1. Amazing Grace (My Chains Are Gone)

This version of Amazing Grace adds a modern twist to a more traditional worship song. Looking at the sheet music you will see that the My Chains Are Gone version of this song has been written in C major. This makes it ideal for any easy piano player because there aren’t any black keys for you to worry about. Let’s take a look at the lyrics with the chords added.

Amazing grace, how sweet the sound

C F/C C

That saved a wretch like me.

C G/C

I once was lost, but now I’m found.

C C/E F C

Was blind, but now I see.

C G/C C

The chords we have included above are made up of the following notes:

  • C – C, E and G
  • G – G, B and D
  • F – F, A and C
  • E – E, G# B

If you noticed in the chords we included above with the lyrics there are some that contain a slash. These are what are referred to as slash chords. Don’t worry. They’re not as complicated as you might think they are.

Let’s take the first slash chord from the song which is F/C for our example to help you with this technique. The letter that sits to the left of the slash mark shows you the chord you need to play using your right hand. So with F/C you will be playing the F chord. The letter to the right of the slash chord gives you a note that you will then play with your left hand. With Amazing Grace (My Chains Are Gone), that note happens to be a C.

Basically all that the F/C slash chord means is that the right hand plays an F chord and your left hand plays a simple C note. This rule goes for every slash chord you come across in sheet music, not just for worship songs or only in Amazing Grace (My Chains Are Gone).

2. 10,000 Reasons

10,000 Reasons was written by Matt Redman and it’s a hugely popular song for worship as well as an easy piano number for you. It’s a great song for beginners and if you learn to play it, we’re sure you will be getting requests to play it in your church.

Bless the Lord, O my soul,

C G

O my soul,

D/F# Em

Worship His holy name.

C G Dsus4 D

Here we have a different set of chords and the notes that make these are:

  • C – C, E and G
  • G – G, B and D
  • D – D, F# and A
  • F# – F#, A# and C#
  • E minor – E, G and B

Once again in this piece you will notice the slash chords right away, but now you know how to play these on the piano they shouldn’t cause you any trouble. However, you may have noticed another funny and unfamiliar chord here. The Dsus4 chord is very popular in the worship music genre so it’s worth learning this technique.

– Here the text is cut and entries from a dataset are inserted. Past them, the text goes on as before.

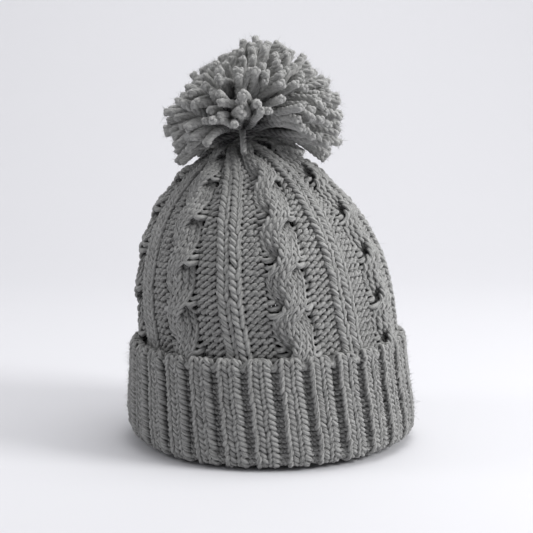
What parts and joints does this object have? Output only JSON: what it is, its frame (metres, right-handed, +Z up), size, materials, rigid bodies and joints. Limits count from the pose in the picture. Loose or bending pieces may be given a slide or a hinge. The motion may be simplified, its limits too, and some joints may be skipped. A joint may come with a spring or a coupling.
{
  "type": "pom pom beanie",
  "caption": "Cable-knit beanie with a gathered crown, a turned-up ribbed cuff and a yarn pom pom tied on top.",
  "frame": {"origin": "on the floor under the middle of the cuff, on the plane of the fold that the hat stands on", "axes": "+Z up through the hat to the pom pom, -Y to the front, +X to the right seen from the front"},
  "size_m": [0.199, 0.2, 0.2715],
  "materials": {
    "knit": "chunky plied grey acrylic and wool yarn, knitted, matt and slightly fuzzy",
    "sewing_yarn": "the same grey yarn used for sewing up, matt",
    "pompom_yarn": "cut lengths of the same grey yarn, matt with fuzzy ends",
    "label_satin": "blank off-white woven satin ribbon, soft sheen",
    "label_thread": "off-white polyester sewing thread"
  },
  "bodies": {
    "crown_body": {"crown": "knit", "back_seam": "sewing_yarn", "gather_yarn": "sewing_yarn", "gather_knot": "sewing_yarn", "care_label": "label_satin", "label_stitches": "label_thread"},
    "cuff_body": {"cuff": "knit", "cuff_seam": "sewing_yarn"},
    "tie_body": {"tie_tails": "pompom_yarn", "inside_knot": "pompom_yarn", "lower_strands": "pompom_yarn"},
    "pompom_body": {"pompom_strands": "pompom_yarn", "pompom_binding": "pompom_yarn", "binding_knot": "pompom_yarn"}
  },
  "joints": [
    {"name": "cuff_roll_down", "type": "slide", "parent": "crown_body", "child": "cuff_body", "axis": [0, 0, -1], "range_m": [0, 0.072]},
    {"name": "pompom_twist", "type": "hinge", "parent": "crown_body", "child": "tie_body", "pos_m": [-0.013, 0, 0.203], "axis": [0, 0, 1], "range_deg": [-90, 90]},
    {"name": "pompom_tilt", "type": "hinge", "parent": "tie_body", "child": "pompom_body", "pos_m": [-0.013, 0, 0.21], "axis": [0, 1, 0], "range_deg": [-20, 20], "stiffness_Nm_per_rad": 0.08, "deforming": ["lower_strands"]}
  ]
}
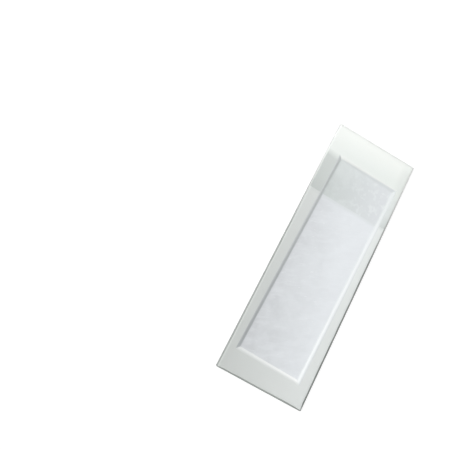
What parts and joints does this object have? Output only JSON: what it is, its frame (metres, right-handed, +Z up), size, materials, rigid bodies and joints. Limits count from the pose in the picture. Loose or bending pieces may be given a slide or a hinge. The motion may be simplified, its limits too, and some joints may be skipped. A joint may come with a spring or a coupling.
{
  "type": "microscope slide",
  "caption": "Flat glass microscope slide with ground edges, a frosted end for writing on and a shallow rectangular specimen well.",
  "frame": {"origin": "centre of the bottom face, the face that the slide rests on", "axes": "+X along the slide's length towards the plain end, with the frosted end at -X; +Y across its width; +Z up, out of the face that holds the well"},
  "size_m": [0.0762, 0.0254, 0.0011],
  "materials": {
    "glass": "clear float glass with a faint grey-green cast, fine-frosted at one end, satin in the well, ground matt along its edges"
  },
  "bodies": {
    "root": {"glass_slide": "glass"}
  },
  "joints": []
}
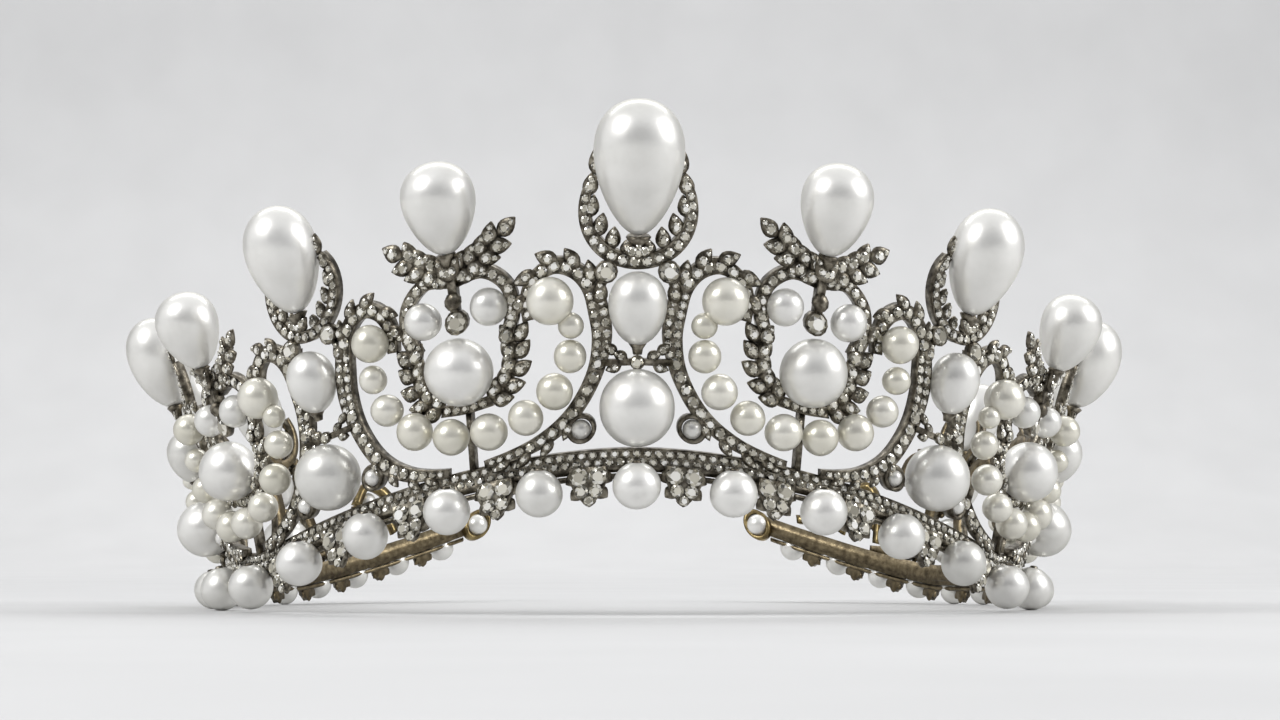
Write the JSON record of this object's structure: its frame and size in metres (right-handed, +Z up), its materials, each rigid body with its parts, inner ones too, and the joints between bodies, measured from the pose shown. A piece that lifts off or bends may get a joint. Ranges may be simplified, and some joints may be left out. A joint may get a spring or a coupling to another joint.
{
  "type": "tiara",
  "caption": "Open-backed pearl and diamond tiara with scroll columns, laurel wreaths, pearl garlands, pear-shaped top pearls and a pearl fringe under its rail, arched over the brow.",
  "frame": {"origin": "centre of the bounding box's base, on the surface that the tiara rests on", "axes": "+X to the wearer's left, -Y out through the centre front, +Z up through the tips"},
  "size_m": [0.1922, 0.1746, 0.0844],
  "materials": {
    "silver": "darkened silver, set with brilliant-cut stones",
    "gold": "polished yellow gold",
    "pearl": "lustrous cream-white pearl",
    "diamond": "faceted clear brilliants"
  },
  "bodies": {
    "root": {"rail": "silver", "fringe_front": "pearl", "fringe_left": "pearl", "fringe_right": "pearl", "column_0": "silver", "top_pear_0": "pearl", "drop_pearl_0": "pearl", "great_pearl_0": "pearl", "column_2_left": "silver", "top_pear_2_left": "pearl", "drop_pearl_2_left": "pearl", "great_pearl_2_left": "pearl", "column_2_right": "silver", "top_pear_2_right": "pearl", "drop_pearl_2_right": "pearl", "great_pearl_2_right": "pearl", "column_4_left": "silver", "top_pear_4_left": "pearl", "drop_pearl_4_left": "pearl", "great_pearl_4_left": "pearl", "column_4_right": "silver", "top_pear_4_right": "pearl", "drop_pearl_4_right": "pearl", "great_pearl_4_right": "pearl", "column_6_left": "silver", "top_pear_6_left": "pearl", "drop_pearl_6_left": "pearl", "great_pearl_6_left": "pearl", "column_6_right": "silver", "top_pear_6_right": "pearl", "drop_pearl_6_right": "pearl", "great_pearl_6_right": "pearl", "wreath_1_left": "silver", "top_pear_1_left": "pearl", "great_pearl_1_left": "pearl", "swag_1_left": "pearl", "wreath_1_right": "silver", "top_pear_1_right": "pearl", "great_pearl_1_right": "pearl", "swag_1_right": "pearl", "wreath_3_left": "silver", "top_pear_3_left": "pearl", "great_pearl_3_left": "pearl", "swag_3_left": "pearl", "wreath_3_right": "silver", "top_pear_3_right": "pearl", "great_pearl_3_right": "pearl", "swag_3_right": "pearl", "wreath_5_left": "silver", "top_pear_5_left": "pearl", "great_pearl_5_left": "pearl", "swag_5_left": "pearl", "wreath_5_right": "silver", "top_pear_5_right": "pearl", "great_pearl_5_right": "pearl", "swag_5_right": "pearl", "heel_scroll_left": "gold", "heel_scroll_right": "gold"}
  },
  "joints": []
}
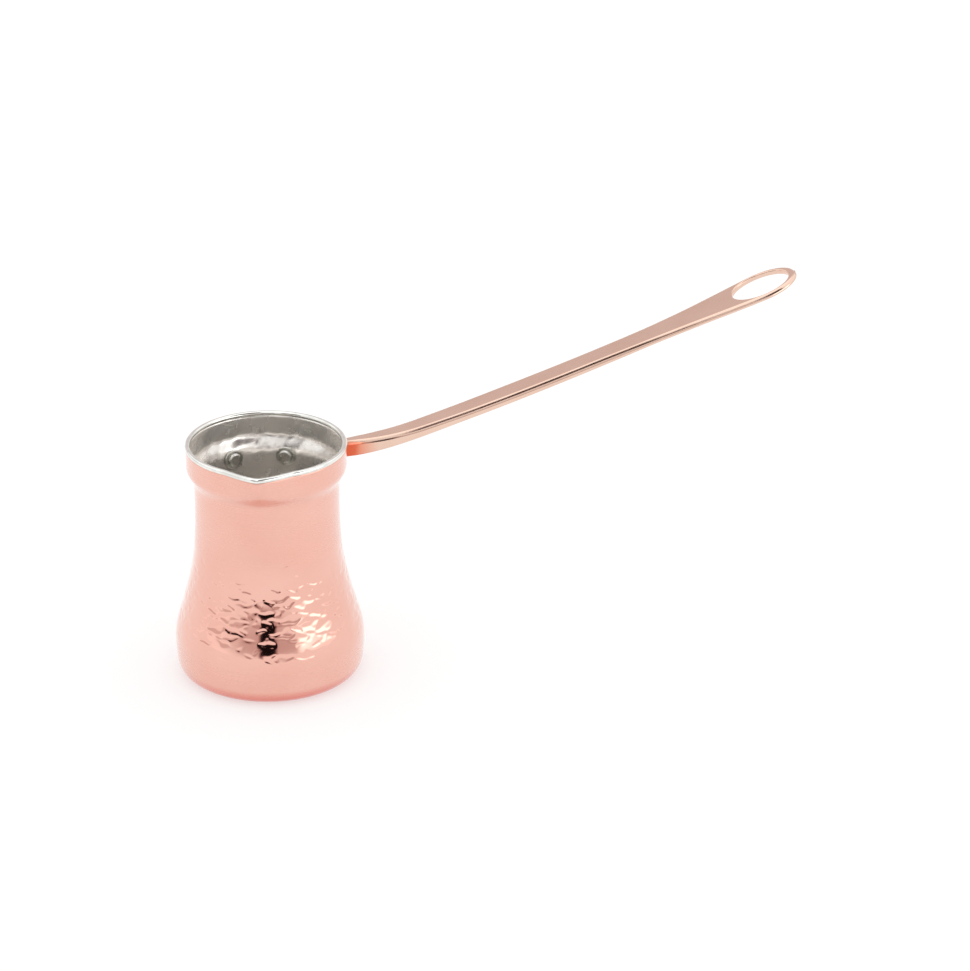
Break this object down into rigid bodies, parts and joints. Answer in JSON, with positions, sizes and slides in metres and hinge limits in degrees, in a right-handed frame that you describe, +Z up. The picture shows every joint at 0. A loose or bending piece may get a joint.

Even though the chord is a sus chord, you still play the D chord as normal. Having a sus chord adds in more character and dynamics to the overall sound. Sus is shortened version of suspended. With sus4, this simply means you swap out the third note of the chord for the fourth one.

Let’s use the Dsus4 as an example. A D chord uses the D, F# and A notes, with D being the root note of the chord because it’s the first note in the D major scale. The F# sits in the third position in the scale and the A is in the fifth place. With a Dsus4 you swap that F# for a G instead, because in a D major scale the G is in the fourth place.

While you play this chord by itself it will sound unfinished but many sus chords eventually go on to resolve themselves, usually almost immediately. This exact thing happens when you play 10,000 reasons because you immediately follow your Dsus4 chord with a D.

3. Great Are You Lord

The final worship song in our list is a classic way to praise God. For a piano player it’s going to be a little bit more challenging because of the 6/8 time signature. We would recommend you give the song a listen to begin with if you aren’t familiar with the rhythm.

It’s your breath in our lungs,

G Bm7

So we pour out our praise, pour out our praise.

Asus4 A

It’s your breath in our lungs,

G Bm7

So we pour out our praise to you only.

Asus4 A

The chords you can see in the piece above include the following notes:

  • G – G, B and D
  • B minor – B, D and F#
  • A – A, C# and E

You will see once again that you are going to have suspended chords in this piece which you should be more than familiar with at this point. Another one you may have noticed is another new chord which is the Bm7 or a B minor seventh chord.

It’s more than possible to play your normal B minor chord if you don’t want to try a seventh. However, this is a piano skill that can add in a lot of color to your overall sound. A seventh chord adds in the seventh note to whatever scale the chord is playing. With the Bm& chord the seventh note would be an A. So a Bm7 chord would contain the notes B, D, F# and A. You can also place the seventh note below your root note if you prever, so the chord notes go A, B, D and F#.

With all of the songs we have included above all it takes is for a pianist to acquire a little bit of knowledge about the basic chords. Worship songs like this are uncomplicated and ideal for a beginner piano player to learn. There are plenty of courses and lessons out there that follow both a piano and guitar format for you to improve your skills in this particular genre. Remember to watch the video tutorials we included for each piece and play all of these beautiful songs with confidence.